Scan the records and identify every line in which the string "this" occurs, then return those lines.

»»

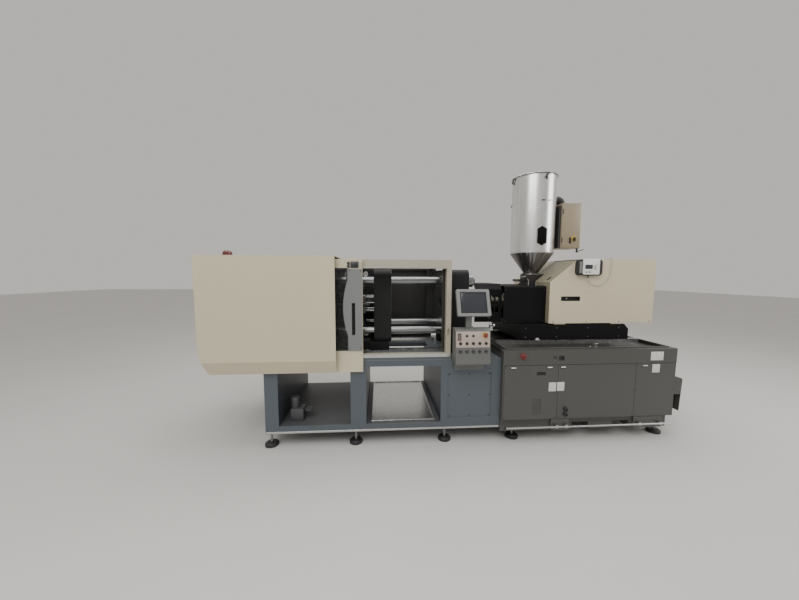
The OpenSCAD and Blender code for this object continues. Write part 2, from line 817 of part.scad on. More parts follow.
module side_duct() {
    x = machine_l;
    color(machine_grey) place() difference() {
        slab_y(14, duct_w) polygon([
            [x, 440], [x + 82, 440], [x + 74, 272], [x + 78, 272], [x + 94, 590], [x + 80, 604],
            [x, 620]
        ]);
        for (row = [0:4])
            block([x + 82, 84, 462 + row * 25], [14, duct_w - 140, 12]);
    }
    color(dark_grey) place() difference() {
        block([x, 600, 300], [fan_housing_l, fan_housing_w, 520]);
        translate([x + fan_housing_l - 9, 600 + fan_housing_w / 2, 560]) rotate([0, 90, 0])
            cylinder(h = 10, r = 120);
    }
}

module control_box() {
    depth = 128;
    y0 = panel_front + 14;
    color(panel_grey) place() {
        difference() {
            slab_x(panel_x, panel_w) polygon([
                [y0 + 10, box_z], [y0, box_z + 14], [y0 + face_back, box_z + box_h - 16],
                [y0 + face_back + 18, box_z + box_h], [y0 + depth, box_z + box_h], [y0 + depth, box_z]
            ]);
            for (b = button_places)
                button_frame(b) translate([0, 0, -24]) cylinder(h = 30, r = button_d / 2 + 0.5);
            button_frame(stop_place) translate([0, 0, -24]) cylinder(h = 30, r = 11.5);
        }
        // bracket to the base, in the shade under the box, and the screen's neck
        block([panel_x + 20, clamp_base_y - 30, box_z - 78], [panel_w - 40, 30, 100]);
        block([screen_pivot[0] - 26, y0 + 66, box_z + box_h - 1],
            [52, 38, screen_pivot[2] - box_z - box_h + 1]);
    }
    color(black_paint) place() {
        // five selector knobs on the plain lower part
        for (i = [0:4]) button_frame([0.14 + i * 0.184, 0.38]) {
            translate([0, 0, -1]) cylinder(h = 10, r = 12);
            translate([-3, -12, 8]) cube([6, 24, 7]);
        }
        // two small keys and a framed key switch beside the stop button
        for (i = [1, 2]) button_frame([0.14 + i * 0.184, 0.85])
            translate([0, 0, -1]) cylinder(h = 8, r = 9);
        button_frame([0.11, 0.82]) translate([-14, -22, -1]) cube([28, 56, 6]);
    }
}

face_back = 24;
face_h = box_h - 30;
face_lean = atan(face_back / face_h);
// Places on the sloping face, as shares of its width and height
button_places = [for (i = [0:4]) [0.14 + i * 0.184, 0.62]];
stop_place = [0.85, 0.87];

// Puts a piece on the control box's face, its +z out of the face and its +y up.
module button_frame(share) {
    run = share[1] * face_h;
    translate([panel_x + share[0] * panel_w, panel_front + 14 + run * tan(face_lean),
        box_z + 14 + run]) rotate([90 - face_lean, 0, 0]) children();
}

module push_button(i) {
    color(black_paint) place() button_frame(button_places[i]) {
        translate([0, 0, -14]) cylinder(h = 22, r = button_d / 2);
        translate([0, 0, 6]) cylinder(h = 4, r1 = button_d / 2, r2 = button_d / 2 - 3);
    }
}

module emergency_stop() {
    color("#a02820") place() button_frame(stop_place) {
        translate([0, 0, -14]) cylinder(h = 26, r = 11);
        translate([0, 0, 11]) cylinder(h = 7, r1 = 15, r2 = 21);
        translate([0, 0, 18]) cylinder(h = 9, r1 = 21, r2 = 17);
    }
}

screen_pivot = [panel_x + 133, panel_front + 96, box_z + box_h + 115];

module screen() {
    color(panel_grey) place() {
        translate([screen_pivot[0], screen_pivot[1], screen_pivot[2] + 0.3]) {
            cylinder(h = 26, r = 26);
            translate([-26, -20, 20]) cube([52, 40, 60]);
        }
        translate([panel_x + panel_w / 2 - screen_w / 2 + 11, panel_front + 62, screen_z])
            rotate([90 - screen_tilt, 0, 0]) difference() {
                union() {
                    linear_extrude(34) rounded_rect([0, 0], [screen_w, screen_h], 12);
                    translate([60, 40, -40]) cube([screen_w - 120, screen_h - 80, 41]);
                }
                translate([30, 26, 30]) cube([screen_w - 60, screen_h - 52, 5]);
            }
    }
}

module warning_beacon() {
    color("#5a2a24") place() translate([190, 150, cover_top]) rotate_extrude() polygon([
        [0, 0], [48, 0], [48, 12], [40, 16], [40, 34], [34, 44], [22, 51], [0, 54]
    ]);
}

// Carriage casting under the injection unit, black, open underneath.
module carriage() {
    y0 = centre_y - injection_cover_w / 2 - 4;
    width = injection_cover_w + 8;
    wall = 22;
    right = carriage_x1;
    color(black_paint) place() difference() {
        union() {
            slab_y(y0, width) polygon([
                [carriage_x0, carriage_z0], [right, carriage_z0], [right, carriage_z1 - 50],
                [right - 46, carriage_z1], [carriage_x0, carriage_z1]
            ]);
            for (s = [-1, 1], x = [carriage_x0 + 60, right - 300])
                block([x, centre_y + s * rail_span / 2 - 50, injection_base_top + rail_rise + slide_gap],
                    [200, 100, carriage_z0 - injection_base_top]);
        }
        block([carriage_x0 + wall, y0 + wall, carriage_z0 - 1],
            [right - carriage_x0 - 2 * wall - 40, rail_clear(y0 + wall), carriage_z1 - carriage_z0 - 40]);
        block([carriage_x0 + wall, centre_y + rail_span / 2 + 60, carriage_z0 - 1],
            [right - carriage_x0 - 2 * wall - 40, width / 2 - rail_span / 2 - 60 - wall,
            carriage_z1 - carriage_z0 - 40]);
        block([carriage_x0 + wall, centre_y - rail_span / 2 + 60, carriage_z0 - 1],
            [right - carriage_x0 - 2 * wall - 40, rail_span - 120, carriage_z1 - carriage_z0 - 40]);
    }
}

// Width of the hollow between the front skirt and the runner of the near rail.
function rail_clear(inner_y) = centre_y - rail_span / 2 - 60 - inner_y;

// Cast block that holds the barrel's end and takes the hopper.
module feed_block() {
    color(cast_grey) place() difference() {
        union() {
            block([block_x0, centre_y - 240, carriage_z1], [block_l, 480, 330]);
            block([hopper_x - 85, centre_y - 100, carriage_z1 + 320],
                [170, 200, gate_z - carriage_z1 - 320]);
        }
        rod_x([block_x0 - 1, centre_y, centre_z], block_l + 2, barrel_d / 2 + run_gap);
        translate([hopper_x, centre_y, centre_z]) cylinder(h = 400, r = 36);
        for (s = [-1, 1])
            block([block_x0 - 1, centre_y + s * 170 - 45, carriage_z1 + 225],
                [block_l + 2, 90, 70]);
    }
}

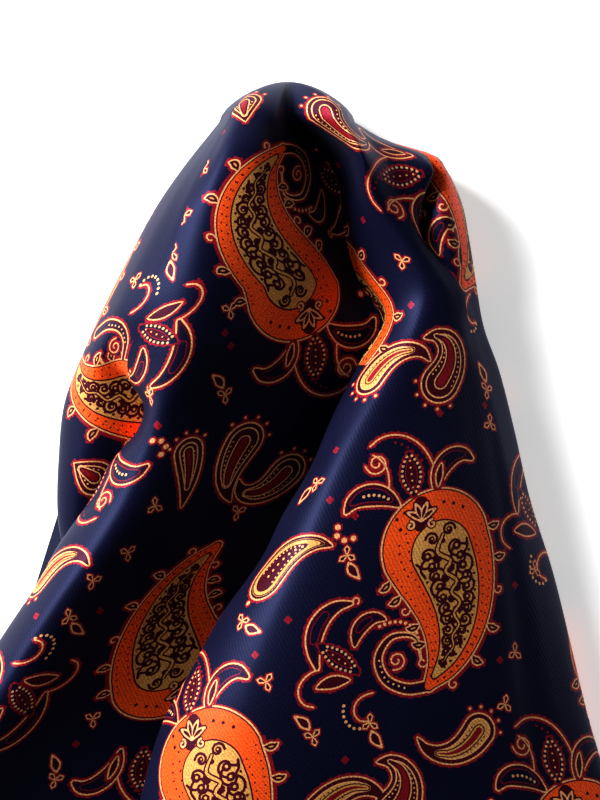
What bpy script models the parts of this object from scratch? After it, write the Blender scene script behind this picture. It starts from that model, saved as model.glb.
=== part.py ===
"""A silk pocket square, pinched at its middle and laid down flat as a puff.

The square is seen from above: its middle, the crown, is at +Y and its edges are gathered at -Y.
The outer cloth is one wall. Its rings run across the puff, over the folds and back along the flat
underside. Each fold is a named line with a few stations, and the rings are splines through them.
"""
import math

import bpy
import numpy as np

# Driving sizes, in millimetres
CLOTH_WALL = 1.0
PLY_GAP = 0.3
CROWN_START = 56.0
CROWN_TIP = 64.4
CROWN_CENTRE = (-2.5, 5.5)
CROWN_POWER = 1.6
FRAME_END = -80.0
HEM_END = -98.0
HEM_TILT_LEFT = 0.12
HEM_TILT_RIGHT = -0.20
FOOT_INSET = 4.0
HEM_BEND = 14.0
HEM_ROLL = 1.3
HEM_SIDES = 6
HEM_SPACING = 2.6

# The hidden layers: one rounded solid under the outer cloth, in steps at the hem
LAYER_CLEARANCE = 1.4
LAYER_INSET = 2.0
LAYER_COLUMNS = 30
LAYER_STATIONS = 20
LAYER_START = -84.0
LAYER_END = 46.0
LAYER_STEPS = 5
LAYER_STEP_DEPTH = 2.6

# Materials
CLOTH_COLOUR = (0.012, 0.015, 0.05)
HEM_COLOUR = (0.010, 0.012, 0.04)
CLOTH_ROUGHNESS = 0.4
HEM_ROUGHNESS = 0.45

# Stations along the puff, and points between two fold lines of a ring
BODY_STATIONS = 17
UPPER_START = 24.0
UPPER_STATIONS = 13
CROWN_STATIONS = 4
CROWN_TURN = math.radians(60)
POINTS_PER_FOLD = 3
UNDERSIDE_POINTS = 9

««

### Result below
The OpenSCAD and Blender code for this object continues. Write part 2, from line 817 of part.scad on. More parts follow.
What bpy script models the parts of this object from scratch? After it, write the Blender scene script behind this picture. It starts from that model, saved as model.glb.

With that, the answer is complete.